▶ [Required task]: Output exactly the lines that run from the line containing "slab(plate_x, (PLATE_FACE, FRONT), (PLATE_LOW, PLATE_LOW" through the line containing "if empty is", with both ends included.

>> BEGIN Recorded information

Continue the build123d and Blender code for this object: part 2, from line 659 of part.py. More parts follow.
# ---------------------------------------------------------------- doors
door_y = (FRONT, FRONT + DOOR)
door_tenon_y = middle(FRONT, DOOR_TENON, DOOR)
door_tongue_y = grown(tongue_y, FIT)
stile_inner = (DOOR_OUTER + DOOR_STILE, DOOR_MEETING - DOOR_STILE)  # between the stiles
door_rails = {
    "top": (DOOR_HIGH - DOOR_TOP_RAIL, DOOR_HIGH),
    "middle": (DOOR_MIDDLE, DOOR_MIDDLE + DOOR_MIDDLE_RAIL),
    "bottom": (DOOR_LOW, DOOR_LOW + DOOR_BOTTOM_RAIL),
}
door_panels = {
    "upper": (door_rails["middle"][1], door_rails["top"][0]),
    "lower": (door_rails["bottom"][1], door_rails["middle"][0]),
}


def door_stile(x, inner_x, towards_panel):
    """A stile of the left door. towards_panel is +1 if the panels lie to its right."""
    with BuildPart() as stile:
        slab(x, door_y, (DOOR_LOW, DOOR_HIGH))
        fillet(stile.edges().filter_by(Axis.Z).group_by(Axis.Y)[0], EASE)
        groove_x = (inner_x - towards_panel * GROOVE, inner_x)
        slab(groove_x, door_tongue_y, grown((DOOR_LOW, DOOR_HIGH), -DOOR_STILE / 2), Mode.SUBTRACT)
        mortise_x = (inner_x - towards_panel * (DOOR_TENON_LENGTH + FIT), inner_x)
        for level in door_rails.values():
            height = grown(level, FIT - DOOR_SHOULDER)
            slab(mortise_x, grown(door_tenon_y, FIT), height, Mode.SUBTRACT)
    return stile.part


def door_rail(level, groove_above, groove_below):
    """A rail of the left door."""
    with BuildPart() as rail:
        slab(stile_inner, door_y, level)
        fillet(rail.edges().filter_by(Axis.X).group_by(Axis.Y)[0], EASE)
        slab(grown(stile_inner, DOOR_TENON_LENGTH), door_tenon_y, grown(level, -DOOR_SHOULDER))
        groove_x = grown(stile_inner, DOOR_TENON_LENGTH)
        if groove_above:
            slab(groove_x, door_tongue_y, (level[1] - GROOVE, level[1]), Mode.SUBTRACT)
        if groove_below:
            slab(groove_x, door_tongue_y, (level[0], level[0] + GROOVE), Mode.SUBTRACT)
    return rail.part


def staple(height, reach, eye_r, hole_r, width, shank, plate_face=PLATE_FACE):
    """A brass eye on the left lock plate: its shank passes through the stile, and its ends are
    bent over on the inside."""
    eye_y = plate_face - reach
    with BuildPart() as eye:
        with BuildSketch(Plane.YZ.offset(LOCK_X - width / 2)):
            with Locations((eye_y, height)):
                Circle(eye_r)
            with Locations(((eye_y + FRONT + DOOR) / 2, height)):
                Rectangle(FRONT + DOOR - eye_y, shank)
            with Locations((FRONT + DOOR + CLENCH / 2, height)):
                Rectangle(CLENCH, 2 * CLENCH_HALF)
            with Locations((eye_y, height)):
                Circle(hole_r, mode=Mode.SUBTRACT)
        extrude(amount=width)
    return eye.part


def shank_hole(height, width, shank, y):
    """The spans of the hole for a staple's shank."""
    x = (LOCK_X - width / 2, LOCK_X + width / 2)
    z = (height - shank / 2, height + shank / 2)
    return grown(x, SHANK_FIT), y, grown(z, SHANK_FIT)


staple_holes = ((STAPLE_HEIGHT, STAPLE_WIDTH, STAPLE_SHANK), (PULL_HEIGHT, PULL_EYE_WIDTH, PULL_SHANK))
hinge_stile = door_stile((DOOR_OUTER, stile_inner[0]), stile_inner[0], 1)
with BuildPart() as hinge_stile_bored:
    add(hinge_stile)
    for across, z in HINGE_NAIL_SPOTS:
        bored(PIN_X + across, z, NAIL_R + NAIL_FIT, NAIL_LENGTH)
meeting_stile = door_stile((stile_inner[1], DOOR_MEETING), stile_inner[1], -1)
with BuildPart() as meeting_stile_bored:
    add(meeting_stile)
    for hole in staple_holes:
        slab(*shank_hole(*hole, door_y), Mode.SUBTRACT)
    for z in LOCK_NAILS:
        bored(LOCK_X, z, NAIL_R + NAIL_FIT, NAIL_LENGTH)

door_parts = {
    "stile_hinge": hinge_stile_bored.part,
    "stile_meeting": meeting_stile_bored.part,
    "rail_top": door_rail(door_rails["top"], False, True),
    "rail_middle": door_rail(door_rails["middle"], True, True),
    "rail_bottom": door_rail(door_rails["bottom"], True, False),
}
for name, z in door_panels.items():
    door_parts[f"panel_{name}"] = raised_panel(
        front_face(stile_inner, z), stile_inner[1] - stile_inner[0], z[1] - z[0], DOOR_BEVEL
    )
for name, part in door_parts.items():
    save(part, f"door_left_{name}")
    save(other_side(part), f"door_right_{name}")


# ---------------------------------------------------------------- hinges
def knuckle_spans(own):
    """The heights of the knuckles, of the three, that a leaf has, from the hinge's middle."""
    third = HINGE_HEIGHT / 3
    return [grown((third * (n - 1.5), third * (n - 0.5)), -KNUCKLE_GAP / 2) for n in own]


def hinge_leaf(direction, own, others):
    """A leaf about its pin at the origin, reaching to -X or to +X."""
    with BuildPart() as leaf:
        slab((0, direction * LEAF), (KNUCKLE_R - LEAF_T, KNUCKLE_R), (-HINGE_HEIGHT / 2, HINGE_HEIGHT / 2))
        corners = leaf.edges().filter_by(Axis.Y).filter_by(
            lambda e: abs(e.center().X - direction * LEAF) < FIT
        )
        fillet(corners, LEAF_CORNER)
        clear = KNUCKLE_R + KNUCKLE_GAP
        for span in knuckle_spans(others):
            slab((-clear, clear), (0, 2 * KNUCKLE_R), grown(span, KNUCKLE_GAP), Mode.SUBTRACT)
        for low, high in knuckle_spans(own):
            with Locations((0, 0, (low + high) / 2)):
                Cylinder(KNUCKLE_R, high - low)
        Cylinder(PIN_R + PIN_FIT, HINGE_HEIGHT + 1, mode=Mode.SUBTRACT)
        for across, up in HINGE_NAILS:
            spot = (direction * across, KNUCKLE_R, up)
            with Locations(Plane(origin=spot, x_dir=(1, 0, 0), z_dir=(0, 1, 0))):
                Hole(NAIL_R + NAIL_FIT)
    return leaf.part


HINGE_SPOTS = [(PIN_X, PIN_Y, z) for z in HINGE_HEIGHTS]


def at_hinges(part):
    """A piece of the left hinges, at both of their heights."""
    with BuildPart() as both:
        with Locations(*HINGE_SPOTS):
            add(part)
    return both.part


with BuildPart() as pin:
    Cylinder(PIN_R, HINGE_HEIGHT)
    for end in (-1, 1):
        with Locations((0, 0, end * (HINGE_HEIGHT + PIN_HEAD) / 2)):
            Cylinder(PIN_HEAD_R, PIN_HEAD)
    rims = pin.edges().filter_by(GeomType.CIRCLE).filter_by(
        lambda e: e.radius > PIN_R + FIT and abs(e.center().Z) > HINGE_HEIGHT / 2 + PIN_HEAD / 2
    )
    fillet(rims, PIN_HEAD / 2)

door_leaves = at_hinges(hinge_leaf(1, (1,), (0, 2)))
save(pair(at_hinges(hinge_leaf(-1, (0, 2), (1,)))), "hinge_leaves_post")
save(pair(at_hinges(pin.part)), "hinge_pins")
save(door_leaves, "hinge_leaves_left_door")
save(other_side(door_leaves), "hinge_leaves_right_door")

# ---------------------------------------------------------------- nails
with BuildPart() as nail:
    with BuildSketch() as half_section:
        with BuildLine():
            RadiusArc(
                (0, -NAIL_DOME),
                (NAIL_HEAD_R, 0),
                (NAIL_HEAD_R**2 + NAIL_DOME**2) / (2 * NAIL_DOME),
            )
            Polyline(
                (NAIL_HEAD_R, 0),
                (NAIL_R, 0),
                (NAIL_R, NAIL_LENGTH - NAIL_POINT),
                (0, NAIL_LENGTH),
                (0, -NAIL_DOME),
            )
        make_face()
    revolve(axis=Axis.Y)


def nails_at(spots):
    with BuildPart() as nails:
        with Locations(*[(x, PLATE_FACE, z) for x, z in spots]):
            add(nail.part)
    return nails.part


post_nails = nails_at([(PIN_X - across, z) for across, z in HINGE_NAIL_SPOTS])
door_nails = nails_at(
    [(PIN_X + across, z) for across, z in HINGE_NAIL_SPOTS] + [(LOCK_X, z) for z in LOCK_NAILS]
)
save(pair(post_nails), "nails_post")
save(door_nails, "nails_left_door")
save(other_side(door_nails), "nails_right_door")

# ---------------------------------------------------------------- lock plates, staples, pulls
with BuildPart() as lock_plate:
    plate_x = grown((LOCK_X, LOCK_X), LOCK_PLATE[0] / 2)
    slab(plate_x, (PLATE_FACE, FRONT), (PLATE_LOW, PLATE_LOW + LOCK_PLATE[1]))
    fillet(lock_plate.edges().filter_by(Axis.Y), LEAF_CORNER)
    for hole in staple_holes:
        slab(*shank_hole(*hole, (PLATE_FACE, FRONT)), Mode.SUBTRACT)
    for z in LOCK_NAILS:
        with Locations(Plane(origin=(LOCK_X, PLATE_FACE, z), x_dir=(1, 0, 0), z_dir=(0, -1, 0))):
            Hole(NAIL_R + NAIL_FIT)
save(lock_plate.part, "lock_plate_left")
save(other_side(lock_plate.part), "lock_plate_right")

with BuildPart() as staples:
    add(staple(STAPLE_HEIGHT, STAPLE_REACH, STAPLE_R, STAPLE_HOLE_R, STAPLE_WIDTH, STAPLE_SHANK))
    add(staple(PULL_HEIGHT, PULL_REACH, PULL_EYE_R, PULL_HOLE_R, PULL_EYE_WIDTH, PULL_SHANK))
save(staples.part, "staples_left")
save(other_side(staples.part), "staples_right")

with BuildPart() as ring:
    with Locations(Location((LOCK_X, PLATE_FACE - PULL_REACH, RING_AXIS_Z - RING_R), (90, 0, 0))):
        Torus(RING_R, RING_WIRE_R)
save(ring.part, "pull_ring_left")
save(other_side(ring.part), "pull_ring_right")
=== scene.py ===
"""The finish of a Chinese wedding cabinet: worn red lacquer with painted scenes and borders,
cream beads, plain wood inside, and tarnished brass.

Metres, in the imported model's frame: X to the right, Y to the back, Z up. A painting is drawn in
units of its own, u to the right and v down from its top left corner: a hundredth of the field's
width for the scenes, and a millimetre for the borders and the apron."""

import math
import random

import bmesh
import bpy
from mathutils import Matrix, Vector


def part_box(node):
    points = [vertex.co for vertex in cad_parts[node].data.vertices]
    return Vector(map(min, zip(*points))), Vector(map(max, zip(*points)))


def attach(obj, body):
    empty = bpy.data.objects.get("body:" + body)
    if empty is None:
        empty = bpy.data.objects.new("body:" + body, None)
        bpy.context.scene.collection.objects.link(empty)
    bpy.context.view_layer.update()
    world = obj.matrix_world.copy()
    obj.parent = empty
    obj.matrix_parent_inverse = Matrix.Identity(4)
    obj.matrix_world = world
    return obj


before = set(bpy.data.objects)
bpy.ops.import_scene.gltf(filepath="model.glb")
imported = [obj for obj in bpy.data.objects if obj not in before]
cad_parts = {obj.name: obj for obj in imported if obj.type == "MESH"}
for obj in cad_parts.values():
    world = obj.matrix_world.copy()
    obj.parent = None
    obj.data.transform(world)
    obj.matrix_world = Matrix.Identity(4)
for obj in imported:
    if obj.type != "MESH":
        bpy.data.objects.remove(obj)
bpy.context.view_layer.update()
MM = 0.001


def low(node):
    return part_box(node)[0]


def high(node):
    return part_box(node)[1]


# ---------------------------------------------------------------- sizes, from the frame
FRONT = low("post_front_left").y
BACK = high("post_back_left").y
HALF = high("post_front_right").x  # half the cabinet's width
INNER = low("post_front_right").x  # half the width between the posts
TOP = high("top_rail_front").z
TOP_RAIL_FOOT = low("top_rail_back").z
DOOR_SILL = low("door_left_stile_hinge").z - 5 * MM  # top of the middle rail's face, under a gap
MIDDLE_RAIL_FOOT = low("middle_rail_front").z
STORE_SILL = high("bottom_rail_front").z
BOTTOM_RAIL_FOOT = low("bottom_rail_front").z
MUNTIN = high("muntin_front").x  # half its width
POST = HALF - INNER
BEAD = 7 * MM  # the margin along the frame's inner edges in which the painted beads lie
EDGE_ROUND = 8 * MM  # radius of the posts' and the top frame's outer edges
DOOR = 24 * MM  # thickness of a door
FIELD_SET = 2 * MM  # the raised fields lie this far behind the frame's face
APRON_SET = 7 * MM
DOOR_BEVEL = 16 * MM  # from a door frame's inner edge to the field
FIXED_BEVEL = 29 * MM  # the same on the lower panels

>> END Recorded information

▶ [Task result]:
    slab(plate_x, (PLATE_FACE, FRONT), (PLATE_LOW, PLATE_LOW + LOCK_PLATE[1]))
    fillet(lock_plate.edges().filter_by(Axis.Y), LEAF_CORNER)
    for hole in staple_holes:
        slab(*shank_hole(*hole, (PLATE_FACE, FRONT)), Mode.SUBTRACT)
    for z in LOCK_NAILS:
        with Locations(Plane(origin=(LOCK_X, PLATE_FACE, z), x_dir=(1, 0, 0), z_dir=(0, -1, 0))):
            Hole(NAIL_R + NAIL_FIT)
save(lock_plate.part, "lock_plate_left")
save(other_side(lock_plate.part), "lock_plate_right")

with BuildPart() as staples:
    add(staple(STAPLE_HEIGHT, STAPLE_REACH, STAPLE_R, STAPLE_HOLE_R, STAPLE_WIDTH, STAPLE_SHANK))
    add(staple(PULL_HEIGHT, PULL_REACH, PULL_EYE_R, PULL_HOLE_R, PULL_EYE_WIDTH, PULL_SHANK))
save(staples.part, "staples_left")
save(other_side(staples.part), "staples_right")

with BuildPart() as ring:
    with Locations(Location((LOCK_X, PLATE_FACE - PULL_REACH, RING_AXIS_Z - RING_R), (90, 0, 0))):
        Torus(RING_R, RING_WIRE_R)
save(ring.part, "pull_ring_left")
save(other_side(ring.part), "pull_ring_right")
=== scene.py ===
"""The finish of a Chinese wedding cabinet: worn red lacquer with painted scenes and borders,
cream beads, plain wood inside, and tarnished brass.

Metres, in the imported model's frame: X to the right, Y to the back, Z up. A painting is drawn in
units of its own, u to the right and v down from its top left corner: a hundredth of the field's
width for the scenes, and a millimetre for the borders and the apron."""

import math
import random

import bmesh
import bpy
from mathutils import Matrix, Vector


def part_box(node):
    points = [vertex.co for vertex in cad_parts[node].data.vertices]
    return Vector(map(min, zip(*points))), Vector(map(max, zip(*points)))


def attach(obj, body):
    empty = bpy.data.objects.get("body:" + body)
    if empty is None:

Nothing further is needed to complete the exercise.